Not enough light transmission for year round, it would be ok for starting seeds. But OK is probably an overstatement. I'm not a big fan of "hobby greenhouses", they tend to be flimsy and don't last.
Get some 4x4 posts and build your own frame from lumber if you are building one this small.
Buy commercial quality plastic sheeting or Dynaglass, it will last where the cheap crap will deteriorate within a few months. This will cost you quite a bit more money but in the long run will make your life much easier!
Be sure to use galvanized nails or deck screws as anything else WILL rust and deteriorate very fast!
BWI is one greenhouse supply company, not sure but I think they have a warehouse in Jacksonville Florida(you can look for one closer if you aren't a neighbor of the Hawk). I am not sure if they will sell to individuals but most greenhouse businesses probably would sell you a roll of plastic for cost or just over cost. 1 roll of 20' x 100' would last you for a long time as you wouldn't need to change the plastic out every year.
I can definitely help out any one that is between Little Rock Arkansas and Oklahoma City Oklahoma, or willing to drive to OKC to pick it up. Unfortunately it is not feasible to ship plastic and such or I'd be willing to help out there as well. I will check with my sis's BWI sales rep monday and see what the minimum to deliver is and possibly get supplies delivered from the closest warehouse.
Only if it is greenhouse plastic, usually the junk you buy from Home Depot (or any other hardware store) is NOT UV treated. Yes, usually we use 6 mil plastic with UV treatment in a 3 or 4 year plastic, not sure which it is considered now. As long as you don't get a hail storm or wind storm, it will theoretically last 3 years or more.
It is best to use treated wood for the frame and use 1x2 boards for batons to nail through (just using nails will let the plastic rip right through). You build your frame and use 2x4's then stretch your plastic across the 2x4 and hold a 1x2 up and then drive a nail through 1x2 into 2x4 so that the plastic is sandwiched in between and then wrap that plastic back around the 1st 1x2 and hold another 1x2 on the outside of that and nail it again to "double baton" and make sure the plastic does not rip through.
This is a link to a VERY basic diagram of what you should do when nailing plastic(I'm no artist so kiss my butt).
Any one want to build something larger than a 20'x20' building?
As far as heating in the winter time, a small propane/nat gas heater should work in the smaller structures. Doubling your plastic with some kind of air gap will work well for insulation. Be sure not to insulate it too much because in a snow storm you will be raking the snow off the top or you will be rebuilding your greenhouse. Typically they can't stand up under any kind of snow load above 6-8 inches.

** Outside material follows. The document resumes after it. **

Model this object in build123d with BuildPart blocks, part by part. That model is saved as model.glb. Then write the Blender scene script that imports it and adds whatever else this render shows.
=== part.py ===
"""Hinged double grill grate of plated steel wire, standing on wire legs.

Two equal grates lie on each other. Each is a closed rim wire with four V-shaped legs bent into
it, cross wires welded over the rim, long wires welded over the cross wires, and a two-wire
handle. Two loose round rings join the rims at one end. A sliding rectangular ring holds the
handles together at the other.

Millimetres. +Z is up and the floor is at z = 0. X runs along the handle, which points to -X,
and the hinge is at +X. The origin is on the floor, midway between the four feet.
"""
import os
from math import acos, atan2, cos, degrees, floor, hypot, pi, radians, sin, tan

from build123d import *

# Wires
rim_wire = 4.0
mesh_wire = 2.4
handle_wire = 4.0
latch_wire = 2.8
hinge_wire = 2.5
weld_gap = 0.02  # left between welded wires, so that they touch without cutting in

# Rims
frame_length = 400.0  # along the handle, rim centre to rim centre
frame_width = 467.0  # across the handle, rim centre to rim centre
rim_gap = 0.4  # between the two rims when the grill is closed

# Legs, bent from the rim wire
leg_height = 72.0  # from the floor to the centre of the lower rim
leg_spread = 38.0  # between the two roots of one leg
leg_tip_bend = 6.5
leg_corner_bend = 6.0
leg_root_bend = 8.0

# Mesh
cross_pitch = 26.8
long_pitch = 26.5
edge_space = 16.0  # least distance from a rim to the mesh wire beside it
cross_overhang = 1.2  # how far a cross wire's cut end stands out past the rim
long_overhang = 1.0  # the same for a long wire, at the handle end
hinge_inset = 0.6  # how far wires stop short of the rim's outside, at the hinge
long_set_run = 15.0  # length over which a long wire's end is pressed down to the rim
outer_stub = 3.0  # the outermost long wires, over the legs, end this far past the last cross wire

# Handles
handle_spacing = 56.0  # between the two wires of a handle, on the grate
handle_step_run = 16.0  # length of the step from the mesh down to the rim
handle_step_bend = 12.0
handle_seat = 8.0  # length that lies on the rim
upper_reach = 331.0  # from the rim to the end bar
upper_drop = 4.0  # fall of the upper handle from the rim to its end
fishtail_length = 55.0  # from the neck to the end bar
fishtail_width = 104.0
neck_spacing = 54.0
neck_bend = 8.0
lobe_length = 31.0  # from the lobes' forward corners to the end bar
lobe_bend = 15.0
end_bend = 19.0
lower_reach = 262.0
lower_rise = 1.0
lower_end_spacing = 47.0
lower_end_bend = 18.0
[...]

The spacing on your posts should be around 4-6 feet apart, I prefer 6 for the sake of saving materials, up north, you folks will probably want 4'. Use the same spacing for your "trusses". Just remember that you are going for MORE light transmission and less shade, so the less lumber you use for the roof, the better you will be at growing things in the winter time. Spacing on the purlins (runners going the length of the house between trusses) should be a minimum of 4', again to save on material costs and maximize light.
I would say that a small house of 20'x20' would probably keep a family of 4 in fresh vegetables through the winter easily. Possibly you would even have a surplus. Imagine the trade value of a fresh tomato in the middle of January in a SHTF scenario.
I have been working on a geothermal heating idea for use in a greenhouse, but I have not had the time to actually try to implement it. You will need to start out by digging 2 ditches probably at least 100' long parallel to each other. These two ditches should be at least 4' deep, deeper the further north you go. One end of each ditch should come up inside the greenhouse the opposite end of course outside. One of the pipes should have an exhaust just above ground level inside the greenhouse the other that the very peak of the ceiling, both should turn 180 degrees to avoid catching water. The opposite ends of the pipe should come out of the ground and then turn 180 degrees to avoid catching water in them. My theory on this is that the natural heating of the air will cause a draft and that draft of air coming from that deep in the ground will at least partially heat the air coming into the greenhouse. I have not myself tried this yet so any results found or ideas to add would be greatly appreciated.
I have read about two interesting techniques for heating greenhouses:
1.) String old Christmas lights (the ones with big incandescent bulbs) inside. They don't generate enough light to mess with your flowering cycle, and the small amount of heat they generate builds up inside the greenhouse.
2.) Use double-walled insulation, and fill the first 4-5 feet of the wall with loose organic material. The organic material will provide some insulation, and when it decomposes it gives off heat.
Some research about the greenhouse kits that use the panels. Looks like Home Depot has the exact same kits as Harbor Freight for twice the price. Lowes is also atleast twice the price but alittle different kits.
We get so much bright sunlight here in the wintertime, I've considered building a geodesic greenhouse big enough for a hot tub in the center, and plants surrounding. My only concern would be heavy snow, but I suppose a solar powered roof-melt system would handle that.